● **Stated exercise**
Extract the data exactly, missing nothing.

● **Supplied information**
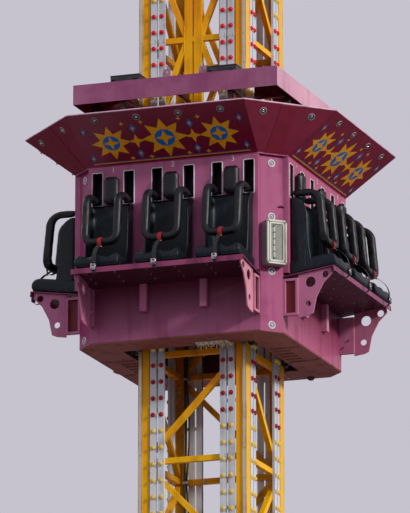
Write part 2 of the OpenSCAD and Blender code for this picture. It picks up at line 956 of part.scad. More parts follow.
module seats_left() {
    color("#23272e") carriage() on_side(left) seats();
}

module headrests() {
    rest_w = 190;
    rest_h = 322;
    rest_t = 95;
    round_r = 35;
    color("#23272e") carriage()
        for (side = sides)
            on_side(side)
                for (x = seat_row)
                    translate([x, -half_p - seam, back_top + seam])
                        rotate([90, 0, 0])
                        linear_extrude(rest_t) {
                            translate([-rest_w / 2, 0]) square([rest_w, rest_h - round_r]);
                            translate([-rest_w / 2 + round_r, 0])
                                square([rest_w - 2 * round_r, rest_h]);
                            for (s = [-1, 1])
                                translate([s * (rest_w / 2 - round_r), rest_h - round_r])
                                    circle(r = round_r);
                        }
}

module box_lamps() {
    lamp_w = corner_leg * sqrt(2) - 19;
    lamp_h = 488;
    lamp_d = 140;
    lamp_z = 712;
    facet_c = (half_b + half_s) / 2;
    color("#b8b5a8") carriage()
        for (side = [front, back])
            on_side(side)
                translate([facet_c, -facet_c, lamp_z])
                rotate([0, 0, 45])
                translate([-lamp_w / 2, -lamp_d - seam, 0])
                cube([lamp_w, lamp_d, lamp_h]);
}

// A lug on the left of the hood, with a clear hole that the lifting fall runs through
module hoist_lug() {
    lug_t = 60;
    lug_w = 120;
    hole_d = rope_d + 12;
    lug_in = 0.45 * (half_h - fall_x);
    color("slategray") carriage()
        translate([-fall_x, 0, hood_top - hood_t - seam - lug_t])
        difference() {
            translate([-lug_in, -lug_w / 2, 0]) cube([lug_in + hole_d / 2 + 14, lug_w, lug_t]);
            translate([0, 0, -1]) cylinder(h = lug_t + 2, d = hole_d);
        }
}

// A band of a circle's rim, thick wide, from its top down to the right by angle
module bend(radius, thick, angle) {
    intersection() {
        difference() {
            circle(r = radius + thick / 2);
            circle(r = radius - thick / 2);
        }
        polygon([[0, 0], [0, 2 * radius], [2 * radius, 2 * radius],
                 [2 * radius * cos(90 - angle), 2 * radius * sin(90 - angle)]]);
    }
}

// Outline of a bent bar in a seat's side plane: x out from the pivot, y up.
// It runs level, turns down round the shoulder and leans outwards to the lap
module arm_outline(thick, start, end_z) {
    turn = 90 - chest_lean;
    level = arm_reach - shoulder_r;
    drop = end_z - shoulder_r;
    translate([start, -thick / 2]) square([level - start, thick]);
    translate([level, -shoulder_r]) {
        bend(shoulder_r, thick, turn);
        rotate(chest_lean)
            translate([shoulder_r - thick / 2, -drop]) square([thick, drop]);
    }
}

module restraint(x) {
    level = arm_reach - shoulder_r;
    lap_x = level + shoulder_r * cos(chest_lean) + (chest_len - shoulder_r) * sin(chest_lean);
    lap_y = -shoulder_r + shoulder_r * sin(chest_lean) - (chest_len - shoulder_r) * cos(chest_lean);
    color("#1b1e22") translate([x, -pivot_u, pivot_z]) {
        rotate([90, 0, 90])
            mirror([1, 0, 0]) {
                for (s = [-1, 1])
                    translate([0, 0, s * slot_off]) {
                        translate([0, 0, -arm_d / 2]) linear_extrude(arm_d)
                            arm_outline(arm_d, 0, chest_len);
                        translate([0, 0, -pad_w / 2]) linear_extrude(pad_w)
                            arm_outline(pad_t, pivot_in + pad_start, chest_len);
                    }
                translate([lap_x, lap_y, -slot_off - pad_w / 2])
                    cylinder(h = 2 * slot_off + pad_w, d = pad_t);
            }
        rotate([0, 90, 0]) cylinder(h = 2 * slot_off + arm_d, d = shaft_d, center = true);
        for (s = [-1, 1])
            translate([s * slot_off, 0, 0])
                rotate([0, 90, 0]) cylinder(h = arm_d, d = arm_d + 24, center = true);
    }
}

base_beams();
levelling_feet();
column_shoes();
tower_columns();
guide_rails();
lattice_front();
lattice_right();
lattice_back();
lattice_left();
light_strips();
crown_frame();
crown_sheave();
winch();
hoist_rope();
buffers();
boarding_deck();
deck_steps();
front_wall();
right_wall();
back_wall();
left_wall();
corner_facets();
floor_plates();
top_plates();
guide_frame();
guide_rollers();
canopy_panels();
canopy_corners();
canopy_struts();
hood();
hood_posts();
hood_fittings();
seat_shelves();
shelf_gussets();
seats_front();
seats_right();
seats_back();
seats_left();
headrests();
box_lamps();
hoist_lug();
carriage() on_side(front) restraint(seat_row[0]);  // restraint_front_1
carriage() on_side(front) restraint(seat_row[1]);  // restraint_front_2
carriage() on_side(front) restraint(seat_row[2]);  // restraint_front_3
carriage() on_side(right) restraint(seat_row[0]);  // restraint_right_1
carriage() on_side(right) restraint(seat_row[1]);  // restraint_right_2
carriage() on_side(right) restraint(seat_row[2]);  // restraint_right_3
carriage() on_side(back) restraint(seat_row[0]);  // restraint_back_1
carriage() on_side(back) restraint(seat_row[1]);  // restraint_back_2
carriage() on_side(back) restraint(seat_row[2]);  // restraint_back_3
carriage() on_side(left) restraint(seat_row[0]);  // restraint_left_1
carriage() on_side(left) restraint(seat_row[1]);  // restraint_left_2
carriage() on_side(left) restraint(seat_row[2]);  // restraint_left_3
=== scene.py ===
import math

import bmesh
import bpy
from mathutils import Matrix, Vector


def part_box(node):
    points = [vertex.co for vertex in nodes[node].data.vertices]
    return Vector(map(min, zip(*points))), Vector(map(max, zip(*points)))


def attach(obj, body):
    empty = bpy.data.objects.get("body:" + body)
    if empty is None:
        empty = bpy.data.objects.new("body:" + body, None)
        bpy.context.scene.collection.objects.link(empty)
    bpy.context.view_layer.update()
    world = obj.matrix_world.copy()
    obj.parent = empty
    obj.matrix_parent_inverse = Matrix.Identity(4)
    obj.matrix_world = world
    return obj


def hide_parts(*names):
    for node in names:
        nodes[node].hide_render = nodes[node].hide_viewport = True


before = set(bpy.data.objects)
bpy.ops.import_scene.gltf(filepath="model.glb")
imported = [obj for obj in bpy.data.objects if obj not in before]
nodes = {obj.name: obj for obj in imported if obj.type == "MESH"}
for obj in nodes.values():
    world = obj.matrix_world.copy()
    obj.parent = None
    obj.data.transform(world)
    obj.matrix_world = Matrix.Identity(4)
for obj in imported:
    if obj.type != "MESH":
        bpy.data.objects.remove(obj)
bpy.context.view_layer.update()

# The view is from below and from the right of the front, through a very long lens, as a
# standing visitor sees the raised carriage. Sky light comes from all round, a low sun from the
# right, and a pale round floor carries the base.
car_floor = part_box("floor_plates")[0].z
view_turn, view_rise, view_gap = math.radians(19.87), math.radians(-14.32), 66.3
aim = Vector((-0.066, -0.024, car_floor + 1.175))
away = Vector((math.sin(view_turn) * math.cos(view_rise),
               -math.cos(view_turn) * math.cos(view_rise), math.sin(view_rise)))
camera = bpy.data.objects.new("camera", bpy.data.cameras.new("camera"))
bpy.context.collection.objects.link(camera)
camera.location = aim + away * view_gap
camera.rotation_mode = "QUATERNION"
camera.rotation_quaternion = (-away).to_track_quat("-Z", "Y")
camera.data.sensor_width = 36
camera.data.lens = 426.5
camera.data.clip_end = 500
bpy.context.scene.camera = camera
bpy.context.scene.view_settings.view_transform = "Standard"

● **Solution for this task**
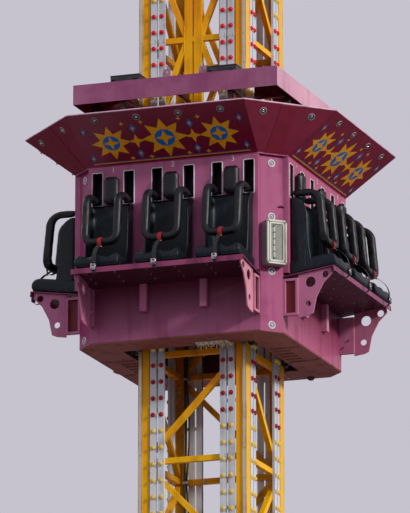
Write part 2 of the OpenSCAD and Blender code for this picture. It picks up at line 956 of part.scad. More parts follow.
module seats_left() {
    color("#23272e") carriage() on_side(left) seats();
}

module headrests() {
    rest_w = 190;
    rest_h = 322;
    rest_t = 95;
    round_r = 35;
    color("#23272e") carriage()
        for (side = sides)
            on_side(side)
                for (x = seat_row)
                    translate([x, -half_p - seam, back_top + seam])
                        rotate([90, 0, 0])
                        linear_extrude(rest_t) {
                            translate([-rest_w / 2, 0]) square([rest_w, rest_h - round_r]);
                            translate([-rest_w / 2 + round_r, 0])
                                square([rest_w - 2 * round_r, rest_h]);
                            for (s = [-1, 1])
                                translate([s * (rest_w / 2 - round_r), rest_h - round_r])
                                    circle(r = round_r);
                        }
}

module box_lamps() {
    lamp_w = corner_leg * sqrt(2) - 19;
    lamp_h = 488;
    lamp_d = 140;
    lamp_z = 712;
    facet_c = (half_b + half_s) / 2;
    color("#b8b5a8") carriage()
        for (side = [front, back])
            on_side(side)
                translate([facet_c, -facet_c, lamp_z])
                rotate([0, 0, 45])
                translate([-lamp_w / 2, -lamp_d - seam, 0])
                cube([lamp_w, lamp_d, lamp_h]);
}

// A lug on the left of the hood, with a clear hole that the lifting fall runs through
module hoist_lug() {
    lug_t = 60;
    lug_w = 120;
    hole_d = rope_d + 12;
    lug_in = 0.45 * (half_h - fall_x);
    color("slategray") carriage()
        translate([-fall_x, 0, hood_top - hood_t - seam - lug_t])
        difference() {
            translate([-lug_in, -lug_w / 2, 0]) cube([lug_in + hole_d / 2 + 14, lug_w, lug_t]);
            translate([0, 0, -1]) cylinder(h = lug_t + 2, d = hole_d);
        }
}

// A band of a circle's rim, thick wide, from its top down to the right by angle
module bend(radius, thick, angle) {
    intersection() {
        difference() {
            circle(r = radius + thick / 2);
            circle(r = radius - thick / 2);
        }
        polygon([[0, 0], [0, 2 * radius], [2 * radius, 2 * radius],
                 [2 * radius * cos(90 - angle), 2 * radius * sin(90 - angle)]]);
    }
}

// Outline of a bent bar in a seat's side plane: x out from the pivot, y up.
// It runs level, turns down round the shoulder and leans outwards to the lap
module arm_outline(thick, start, end_z) {
    turn = 90 - chest_lean;
    level = arm_reach - shoulder_r;
    drop = end_z - shoulder_r;
    translate([start, -thick / 2]) square([level - start, thick]);
    translate([level, -shoulder_r]) {
        bend(shoulder_r, thick, turn);
        rotate(chest_lean)
            translate([shoulder_r - thick / 2, -drop]) square([thick, drop]);
    }
}

module restraint(x) {
    level = arm_reach - shoulder_r;
    lap_x = level + shoulder_r * cos(chest_lean) + (chest_len - shoulder_r) * sin(chest_lean);
    lap_y = -shoulder_r + shoulder_r * sin(chest_lean) - (chest_len - shoulder_r) * cos(chest_lean);
    color("#1b1e22") translate([x, -pivot_u, pivot_z]) {
        rotate([90, 0, 90])
            mirror([1, 0, 0]) {
                for (s = [-1, 1])
                    translate([0, 0, s * slot_off]) {
                        translate([0, 0, -arm_d / 2]) linear_extrude(arm_d)
                            arm_outline(arm_d, 0, chest_len);
                        translate([0, 0, -pad_w / 2]) linear_extrude(pad_w)
                            arm_outline(pad_t, pivot_in + pad_start, chest_len);
                    }
                translate([lap_x, lap_y, -slot_off - pad_w / 2])
                    cylinder(h = 2 * slot_off + pad_w, d = pad_t);
            }
        rotate([0, 90, 0]) cylinder(h = 2 * slot_off + arm_d, d = shaft_d, center = true);
        for (s = [-1, 1])
            translate([s * slot_off, 0, 0])
                rotate([0, 90, 0]) cylinder(h = arm_d, d = arm_d + 24, center = true);
    }
}

base_beams();
levelling_feet();
column_shoes();
tower_columns();
guide_rails();
lattice_front();
lattice_right();
lattice_back();
lattice_left();
light_strips();
crown_frame();
crown_sheave();
winch();
hoist_rope();
buffers();
boarding_deck();
deck_steps();
front_wall();
right_wall();
back_wall();
left_wall();
corner_facets();
floor_plates();
top_plates();
guide_frame();
guide_rollers();
canopy_panels();
canopy_corners();
canopy_struts();
hood();
hood_posts();
hood_fittings();
seat_shelves();
shelf_gussets();
seats_front();
seats_right();
seats_back();
seats_left();
headrests();
box_lamps();
hoist_lug();
carriage() on_side(front) restraint(seat_row[0]);  // restraint_front_1
carriage() on_side(front) restraint(seat_row[1]);  // restraint_front_2
carriage() on_side(front) restraint(seat_row[2]);  // restraint_front_3
carriage() on_side(right) restraint(seat_row[0]);  // restraint_right_1
carriage() on_side(right) restraint(seat_row[1]);  // restraint_right_2
carriage() on_side(right) restraint(seat_row[2]);  // restraint_right_3
carriage() on_side(back) restraint(seat_row[0]);  // restraint_back_1
carriage() on_side(back) restraint(seat_row[1]);  // restraint_back_2
carriage() on_side(back) restraint(seat_row[2]);  // restraint_back_3
carriage() on_side(left) restraint(seat_row[0]);  // restraint_left_1
carriage() on_side(left) restraint(seat_row[1]);  // restraint_left_2
carriage() on_side(left) restraint(seat_row[2]);  // restraint_left_3
=== scene.py ===
import math

import bmesh
import bpy
from mathutils import Matrix, Vector


def part_box(node):
    points = [vertex.co for vertex in nodes[node].data.vertices]
    return Vector(map(min, zip(*points))), Vector(map(max, zip(*points)))


def attach(obj, body):
    empty = bpy.data.objects.get("body:" + body)
    if empty is None:
        empty = bpy.data.objects.new("body:" + body, None)
        bpy.context.scene.collection.objects.link(empty)
    bpy.context.view_layer.update()
    world = obj.matrix_world.copy()
    obj.parent = empty
    obj.matrix_parent_inverse = Matrix.Identity(4)
    obj.matrix_world = world
    return obj


def hide_parts(*names):
    for node in names:
        nodes[node].hide_render = nodes[node].hide_viewport = True


before = set(bpy.data.objects)
bpy.ops.import_scene.gltf(filepath="model.glb")
imported = [obj for obj in bpy.data.objects if obj not in before]
nodes = {obj.name: obj for obj in imported if obj.type == "MESH"}
for obj in nodes.values():
    world = obj.matrix_world.copy()
    obj.parent = None
    obj.data.transform(world)
    obj.matrix_world = Matrix.Identity(4)
for obj in imported:
    if obj.type != "MESH":
        bpy.data.objects.remove(obj)
bpy.context.view_layer.update()

# The view is from below and from the right of the front, through a very long lens, as a
# standing visitor sees the raised carriage. Sky light comes from all round, a low sun from the
# right, and a pale round floor carries the base.
car_floor = part_box("floor_plates")[0].z
view_turn, view_rise, view_gap = math.radians(19.87), math.radians(-14.32), 66.3
aim = Vector((-0.066, -0.024, car_floor + 1.175))
away = Vector((math.sin(view_turn) * math.cos(view_rise),
               -math.cos(view_turn) * math.cos(view_rise), math.sin(view_rise)))
camera = bpy.data.objects.new("camera", bpy.data.cameras.new("camera"))
bpy.context.collection.objects.link(camera)
camera.location = aim + away * view_gap
camera.rotation_mode = "QUATERNION"
camera.rotation_quaternion = (-away).to_track_quat("-Z", "Y")
camera.data.sensor_width = 36
camera.data.lens = 426.5
camera.data.clip_end = 500
bpy.context.scene.camera = camera
bpy.context.scene.view_settings.view_transform = "Standard"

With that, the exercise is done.